In summary, we must learn to come to surrender to God and see how He is working every step of your discipleship journey. We must realise that even in this domain, a subject that touches the heart of hearts, our hearts are still deceitful. We are to have loving marriages, but they might not necessarily come from the place that we have imagined. As young people still coming to grips with ourselves and our place in the world, is it not wise, sound advice to surrender the choice of your mate for life to the One who knows your comings and goings as well as your every future need? We are not likely to pick any better, and to constantly subject your choice of partner to a range of ever-evolving criterion to your ever-changing seasons of life is no way to treat someone else who also has his or her own needs.

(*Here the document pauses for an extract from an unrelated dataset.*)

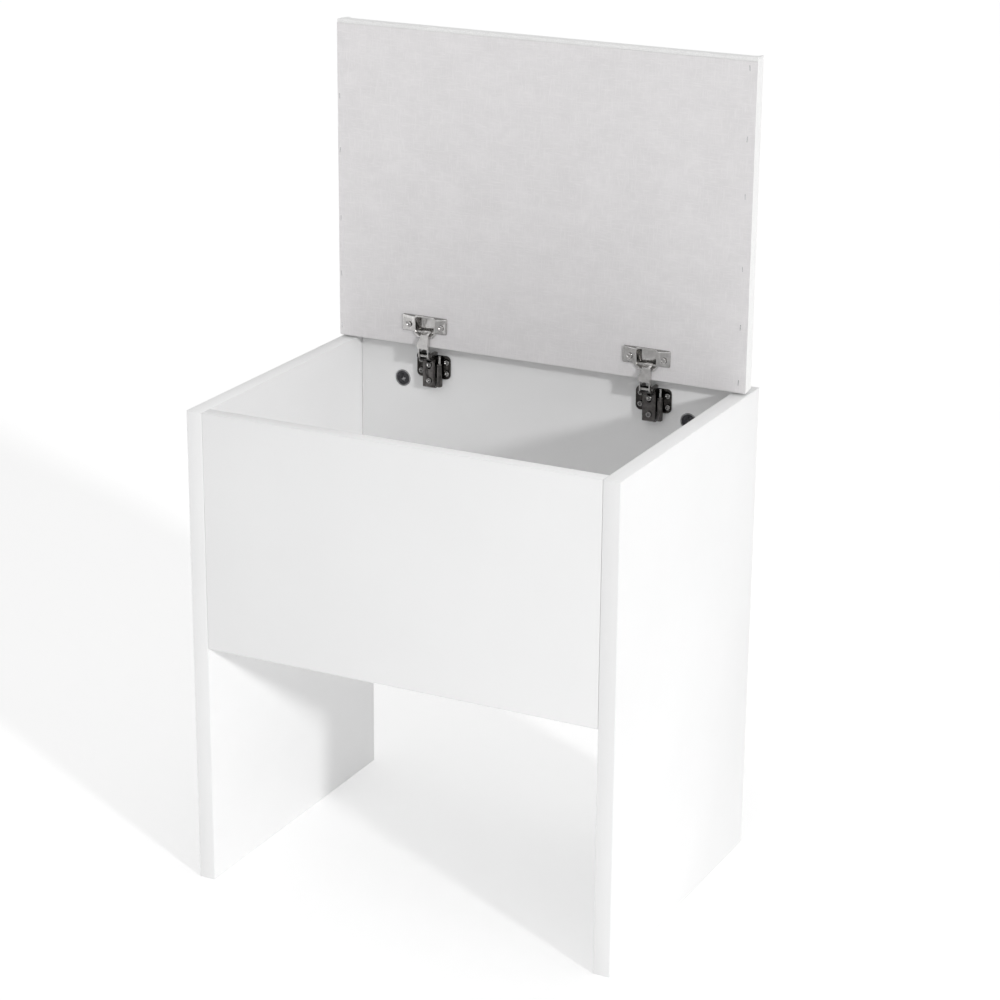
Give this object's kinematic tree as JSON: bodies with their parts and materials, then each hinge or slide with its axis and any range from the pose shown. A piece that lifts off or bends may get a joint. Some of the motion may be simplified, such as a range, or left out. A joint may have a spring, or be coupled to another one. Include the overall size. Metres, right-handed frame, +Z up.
{
  "type": "storage stool",
  "caption": "Storage stool with full-height side panels as legs, an open-topped box between them and a padded lid on soft-close link hinges.",
  "frame": {"origin": "centre of the stool's footprint on the floor", "axes": "+Z up, +Y towards the back, +X towards the right side seen from the front"},
  "size_m": [0.4, 0.29, 0.7256],
  "materials": {
    "white_laminate": "smooth white melamine on particleboard, satin",
    "white_leather": "white leather-look upholstery, fine grain, soft sheen",
    "grey_nonwoven": "light grey non-woven dust cover, matte, faintly mottled",
    "foam": "cream polyurethane foam",
    "fibreboard": "raw medium-density fibreboard",
    "beech": "fluted beech dowel, plain",
    "nickel_steel": "bright nickel-plated pressed steel",
    "zinc_steel": "zinc-plated steel",
    "dark_zinc": "dark grey die-cast zinc, satin"
  },
  "bodies": {
    "carcass": {"adjusting_screw_left": "nickel_steel", "adjusting_screw_right": "nickel_steel", "arm_pin_left": "zinc_steel", "arm_pin_right": "zinc_steel", "back_cam_bolt_left": "zinc_steel", "back_cam_bolt_right": "zinc_steel", "back_cam_left": "dark_zinc", "back_cam_right": "dark_zinc", "back_dowel_left": "beech", "back_dowel_right": "beech", "back_panel": "white_laminate", "bottom_front_dowel_left": "beech", "bottom_front_dowel_right": "beech", "bottom_panel": "white_laminate", "bottom_rear_dowel_left": "beech", "bottom_rear_dowel_right": "beech", "damper_cylinder_left": "nickel_steel", "damper_cylinder_right": "nickel_steel", "fixing_screw_left": "nickel_steel", "fixing_screw_right": "nickel_steel", "front_cam_bolt_left": "zinc_steel", "front_cam_bolt_right": "zinc_steel", "front_cam_left": "dark_zinc", "front_cam_right": "dark_zinc", "front_dowel_left": "beech", "front_dowel_right": "beech", "front_panel": "white_laminate", "hinge_arm_left": "nickel_steel", "hinge_arm_right": "nickel_steel", "hinge_plate_left": "nickel_steel", "hinge_plate_right": "nickel_steel", "left_side_panel": "white_laminate", "plate_screw_1_left": "zinc_steel", "plate_screw_1_right": "zinc_steel", "plate_screw_2_left": "zinc_steel", "plate_screw_2_right": "zinc_steel", "plate_screw_3_left": "zinc_steel", "plate_screw_3_right": "zinc_steel", "plate_screw_4_left": "zinc_steel", "plate_screw_4_right": "zinc_steel", "right_side_panel": "white_laminate"},
    "lid": {"cup_pin_left": "zinc_steel", "cup_pin_right": "zinc_steel", "cup_screw_a_left": "nickel_steel", "cup_screw_a_right": "nickel_steel", "cup_screw_b_left": "nickel_steel", "cup_screw_b_right": "nickel_steel", "hinge_cup_left": "nickel_steel", "hinge_cup_right": "nickel_steel", "lid_board": "fibreboard", "lid_cover": "white_leather", "lid_dust_cover": "grey_nonwoven", "lid_foam": "foam"},
    "link_left": {"hinge_link_left": "nickel_steel"},
    "link_right": {"hinge_link_right": "nickel_steel"},
    "plunger_left": {"damper_plunger_left": "zinc_steel"},
    "plunger_right": {"damper_plunger_right": "zinc_steel"}
  },
  "joints": [
    {"name": "lid_hinge", "type": "hinge", "parent": "link_left", "child": "lid", "pos_m": [-0.1112, 0.1155, 0.4492], "axis": [1, 0, 0], "range_deg": [0, 145.85]},
    {"name": "link_left_swing", "type": "hinge", "parent": "carcass", "child": "link_left", "pos_m": [-0.1112, 0.11175, 0.428], "axis": [1, 0, 0], "range_deg": [-56, 0]},
    {"name": "link_right_swing", "type": "hinge", "parent": "carcass", "child": "link_right", "pos_m": [0.107, 0.11175, 0.428], "axis": [1, 0, 0], "range_deg": [-56, 0]},
    {"name": "plunger_left_slide", "type": "slide", "parent": "carcass", "child": "plunger_left", "axis": [0, 0, 1], "range_m": [-0.0061, 0]},
    {"name": "plunger_right_slide", "type": "slide", "parent": "carcass", "child": "plunger_right", "axis": [0, 0, 1], "range_m": [-0.0061, 0]}
  ],
  "couplings": [
    {"joint": "link_left_swing", "follows": "lid_hinge", "ratio": -0.38292},
    {"joint": "link_right_swing", "follows": "lid_hinge", "ratio": -0.38292},
    {"joint": "plunger_left_slide", "follows": "lid_hinge", "m_per_rad": -0.0023571},
    {"joint": "plunger_right_slide", "follows": "lid_hinge", "m_per_rad": -0.0023571}
  ]
}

The union needs to be grounded in something higher, something unchanging: Christ.
So, while I will not recommend anyone to follow the preponderance of Christian advice wholesale and turn it into a witching recipe to conjure a life partner like I tried to do, I do believe that the governing principles this advice stems from make for wise dating, and more importantly, wise living. We need to get to a place where we celebrate not the elevation of self in our dating choices, but the enabling of a dying to self. More than that, there needs to be room for God in romantic love. Yes, we can have our thoughts, preferences, and lists, but they need to be subordinate to God’s will. I truly believe He acts through these things, placing people in our path with the right hooks to enter into our lives so that He may supply just what we need, not what we may expect.
This is the love that Christ envisions and embodied, one in which we find ourselves by dying to ourselves. This love is not always the easiest to swallow, even for the converted, but I posit it is the one that lasts.